__WHAT THE TASK ASKS__
Of all the lines in the material below, how many include the string "frame"? Give the number only.

__RECORDS__
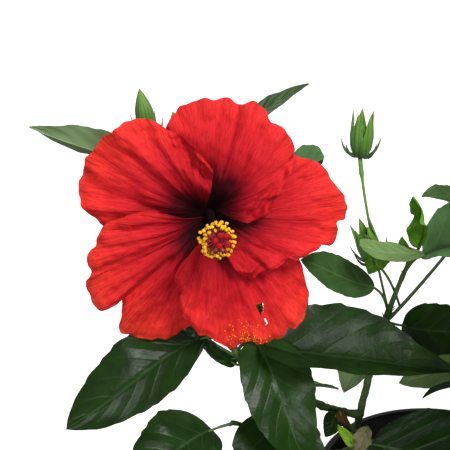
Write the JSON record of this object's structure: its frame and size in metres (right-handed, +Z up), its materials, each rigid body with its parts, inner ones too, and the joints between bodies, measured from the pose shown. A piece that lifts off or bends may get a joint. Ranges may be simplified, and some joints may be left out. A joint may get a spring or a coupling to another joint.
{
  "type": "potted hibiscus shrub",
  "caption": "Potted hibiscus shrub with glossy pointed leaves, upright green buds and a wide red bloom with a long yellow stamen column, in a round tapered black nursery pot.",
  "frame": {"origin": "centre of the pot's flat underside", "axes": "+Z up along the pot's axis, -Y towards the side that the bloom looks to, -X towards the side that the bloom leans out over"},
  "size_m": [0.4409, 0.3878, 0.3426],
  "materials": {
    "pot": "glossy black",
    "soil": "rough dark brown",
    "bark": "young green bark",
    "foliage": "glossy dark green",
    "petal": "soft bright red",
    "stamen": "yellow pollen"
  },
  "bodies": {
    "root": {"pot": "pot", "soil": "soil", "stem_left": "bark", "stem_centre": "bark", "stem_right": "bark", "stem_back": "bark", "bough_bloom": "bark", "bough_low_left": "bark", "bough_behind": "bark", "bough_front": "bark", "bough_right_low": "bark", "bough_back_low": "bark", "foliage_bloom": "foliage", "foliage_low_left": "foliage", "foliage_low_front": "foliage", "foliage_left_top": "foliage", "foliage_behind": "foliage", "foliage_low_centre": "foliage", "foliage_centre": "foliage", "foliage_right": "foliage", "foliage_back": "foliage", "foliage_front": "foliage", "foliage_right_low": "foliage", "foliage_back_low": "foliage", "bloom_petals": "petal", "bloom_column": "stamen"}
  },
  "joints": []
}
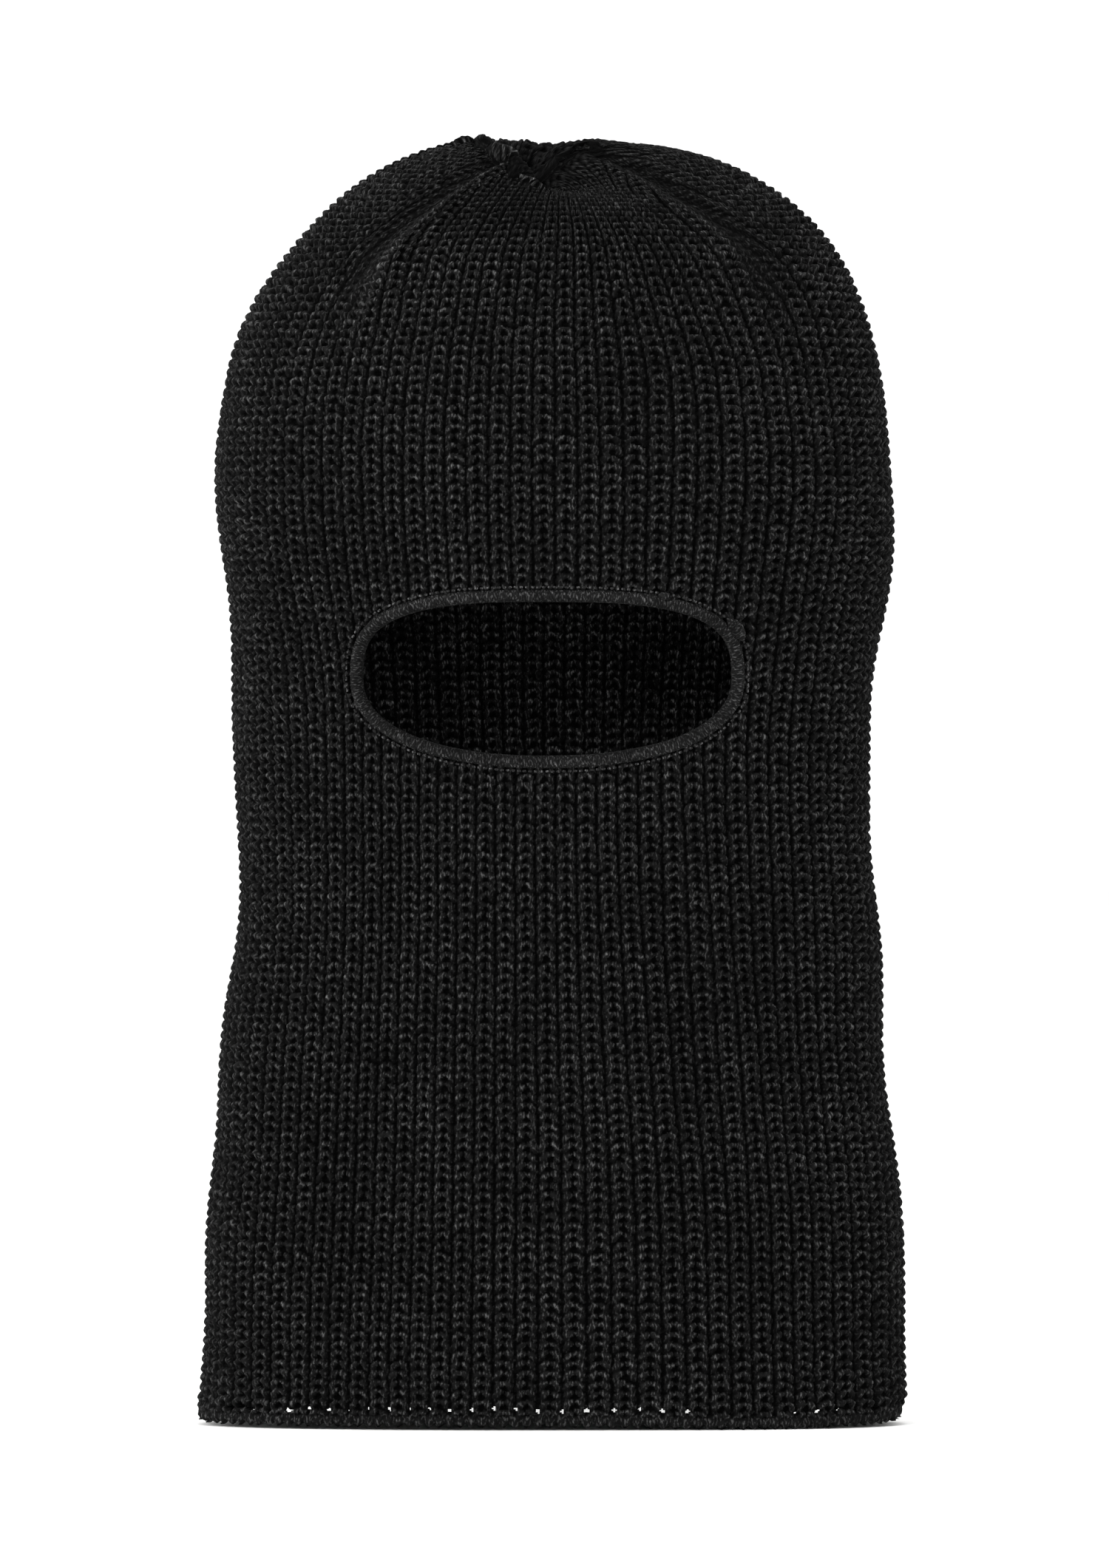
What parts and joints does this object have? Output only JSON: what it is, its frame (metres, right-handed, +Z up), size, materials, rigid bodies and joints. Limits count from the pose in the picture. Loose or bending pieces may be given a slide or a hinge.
---
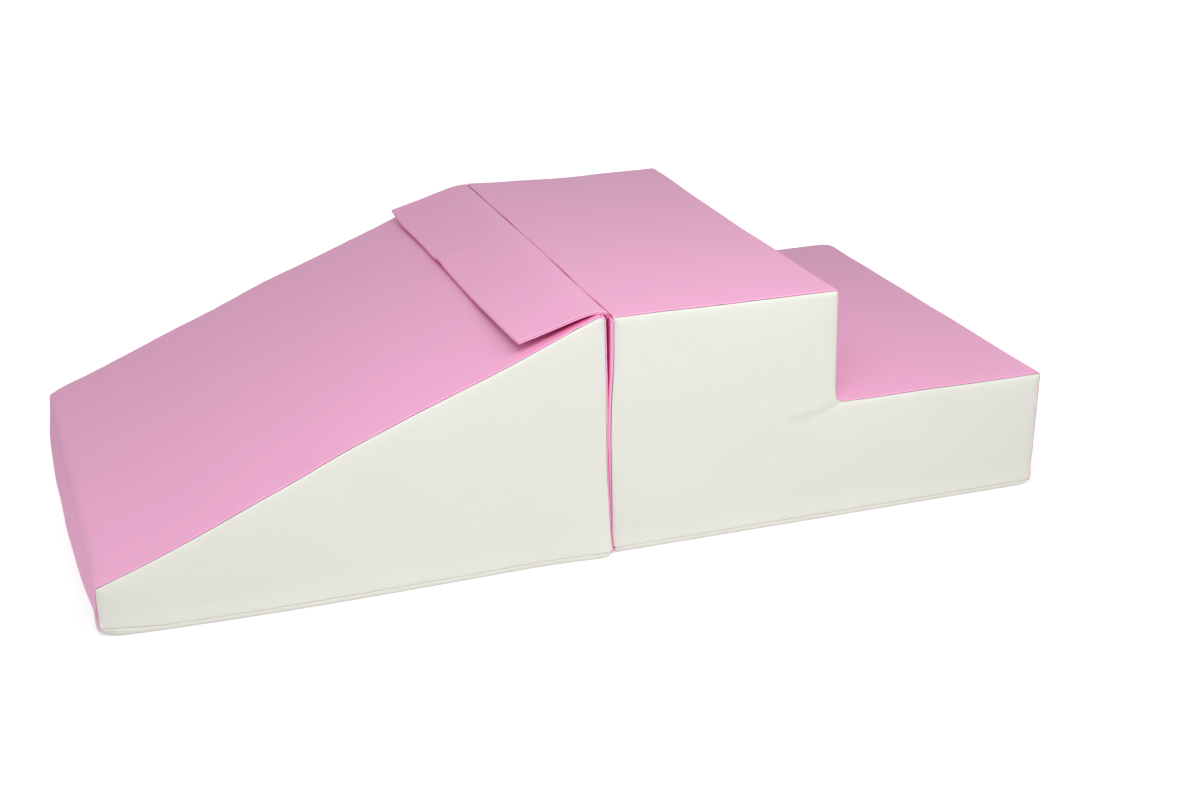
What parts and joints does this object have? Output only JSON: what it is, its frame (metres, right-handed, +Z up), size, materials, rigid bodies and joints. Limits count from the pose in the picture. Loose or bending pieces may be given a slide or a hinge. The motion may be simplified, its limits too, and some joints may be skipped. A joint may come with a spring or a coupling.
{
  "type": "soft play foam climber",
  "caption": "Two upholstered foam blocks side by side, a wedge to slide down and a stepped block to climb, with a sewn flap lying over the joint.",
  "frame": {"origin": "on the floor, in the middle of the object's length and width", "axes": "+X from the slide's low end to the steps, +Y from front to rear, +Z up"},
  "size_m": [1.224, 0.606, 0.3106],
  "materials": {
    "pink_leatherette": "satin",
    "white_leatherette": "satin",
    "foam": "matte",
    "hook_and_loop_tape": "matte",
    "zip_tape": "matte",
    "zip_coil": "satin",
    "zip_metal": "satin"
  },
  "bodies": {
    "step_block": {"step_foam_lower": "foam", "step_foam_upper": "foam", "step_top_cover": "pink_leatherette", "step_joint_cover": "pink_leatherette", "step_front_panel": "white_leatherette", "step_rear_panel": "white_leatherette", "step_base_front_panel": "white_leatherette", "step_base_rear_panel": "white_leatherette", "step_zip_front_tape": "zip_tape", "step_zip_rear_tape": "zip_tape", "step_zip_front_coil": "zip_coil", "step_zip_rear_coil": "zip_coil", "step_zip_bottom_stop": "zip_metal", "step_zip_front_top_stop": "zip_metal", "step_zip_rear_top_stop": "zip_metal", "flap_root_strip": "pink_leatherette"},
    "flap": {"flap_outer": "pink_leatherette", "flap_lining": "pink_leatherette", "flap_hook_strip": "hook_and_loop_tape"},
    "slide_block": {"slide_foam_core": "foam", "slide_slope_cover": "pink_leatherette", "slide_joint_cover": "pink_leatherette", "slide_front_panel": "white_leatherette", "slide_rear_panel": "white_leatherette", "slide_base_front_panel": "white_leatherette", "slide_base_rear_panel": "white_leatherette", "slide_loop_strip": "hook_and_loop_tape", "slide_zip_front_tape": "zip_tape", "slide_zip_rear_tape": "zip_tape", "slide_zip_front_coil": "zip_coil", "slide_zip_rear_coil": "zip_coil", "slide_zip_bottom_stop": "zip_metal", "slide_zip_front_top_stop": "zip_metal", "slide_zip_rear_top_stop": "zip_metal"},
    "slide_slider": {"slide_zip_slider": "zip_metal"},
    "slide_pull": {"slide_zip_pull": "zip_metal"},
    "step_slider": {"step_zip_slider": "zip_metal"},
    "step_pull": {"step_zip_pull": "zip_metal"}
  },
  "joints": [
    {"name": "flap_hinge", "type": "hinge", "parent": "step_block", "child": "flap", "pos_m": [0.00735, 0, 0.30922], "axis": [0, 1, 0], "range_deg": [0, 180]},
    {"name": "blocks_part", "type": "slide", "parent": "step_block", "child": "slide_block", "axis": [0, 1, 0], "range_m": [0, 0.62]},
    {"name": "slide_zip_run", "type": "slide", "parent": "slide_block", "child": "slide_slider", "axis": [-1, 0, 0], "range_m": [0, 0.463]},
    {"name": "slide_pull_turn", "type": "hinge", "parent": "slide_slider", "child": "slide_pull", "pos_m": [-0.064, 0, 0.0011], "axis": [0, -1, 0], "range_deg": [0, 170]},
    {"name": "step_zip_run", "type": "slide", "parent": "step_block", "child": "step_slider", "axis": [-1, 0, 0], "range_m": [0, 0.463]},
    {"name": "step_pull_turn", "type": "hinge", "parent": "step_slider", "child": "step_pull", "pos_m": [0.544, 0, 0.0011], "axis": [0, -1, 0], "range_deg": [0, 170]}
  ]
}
* * *
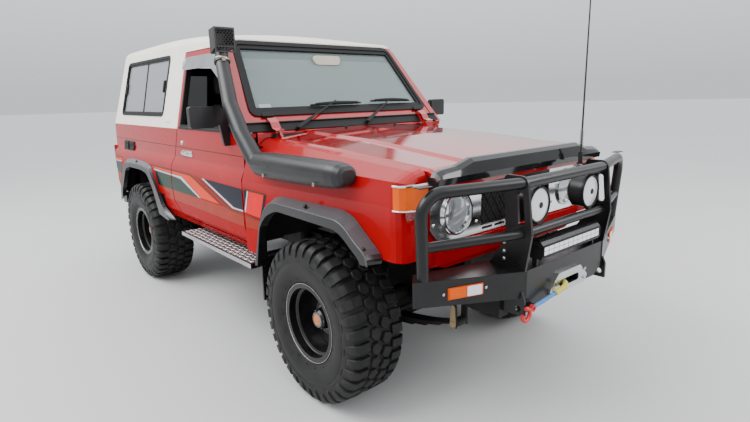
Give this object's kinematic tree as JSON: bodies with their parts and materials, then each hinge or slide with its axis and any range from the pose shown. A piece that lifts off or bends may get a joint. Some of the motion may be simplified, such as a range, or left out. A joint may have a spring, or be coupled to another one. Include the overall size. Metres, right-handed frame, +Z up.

__FINAL ANSWER__
6